The login made under instruction

The hardest case skips the technical break entirely. A victim is talked into installing a screen sharing tool until they are the one logging in while a stranger watches and directs. To the bank, this looks almost perfect. The right device, the right person, the right behavior.

Nearly every signal says yes, which is why the newest defenses look at the context around the login. Is a remote access tool running during the session. Is the transfer being entered in a strange, halting way. Did the destination account appear out of nowhere. The bank stops asking only who is logging in and starts asking who is really in control.

Why it watches the money, not just the door

Once attackers learned to ride a real owner’s trusted session, the login stopped being the place to win the fight. So the watching moved deeper, onto the transaction itself. The same risk engine that scored the login scores every payment. A transfer to a brand new account, for an unusual amount, at an odd hour, in a session that smells faintly of pressure, gets its own quiet grade. This is why a payment can sail out one day and trigger a hold the next. The bank isn’t only judging whether you can log in. It’s judging whether this movement of money looks like something you’d really choose to do.

The double edge of friction

Every layer of this machine has a cost, and you pay it in small moments of annoyance. The extra code when you travel. The transfer that stalls for review. It feels like the bank doesn’t trust you, and in a sense it doesn’t, because trust is the thing being tested fresh, every single time.

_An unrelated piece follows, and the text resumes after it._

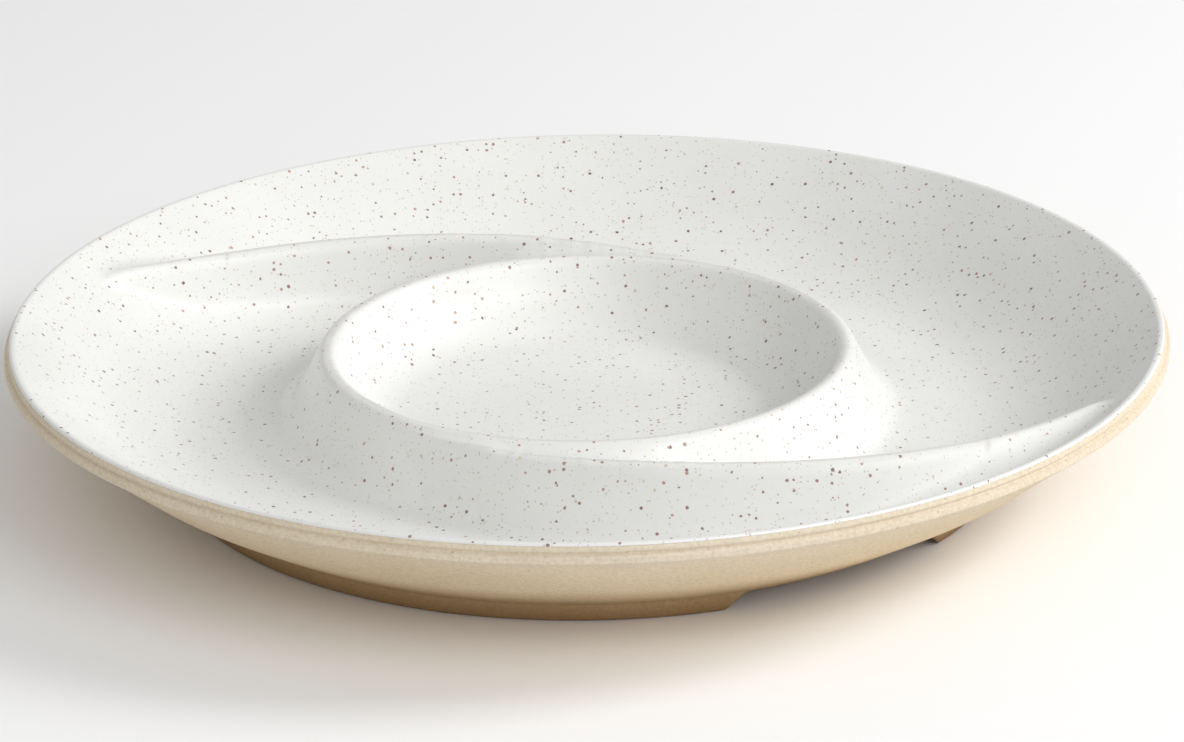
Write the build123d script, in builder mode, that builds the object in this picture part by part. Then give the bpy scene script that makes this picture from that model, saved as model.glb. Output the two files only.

But turn it around. The same friction that interrupts you is the only thing standing between your money and a stranger who has your password, your phone number, or a frightening story ready to go. The moments that annoy you most are usually the moments it’s working hardest, catching something on the other side of the glass you’ll never see. The goal was never to make the door easy. It was to make it easy for exactly one person, and hard for everyone wearing that person’s stolen mask.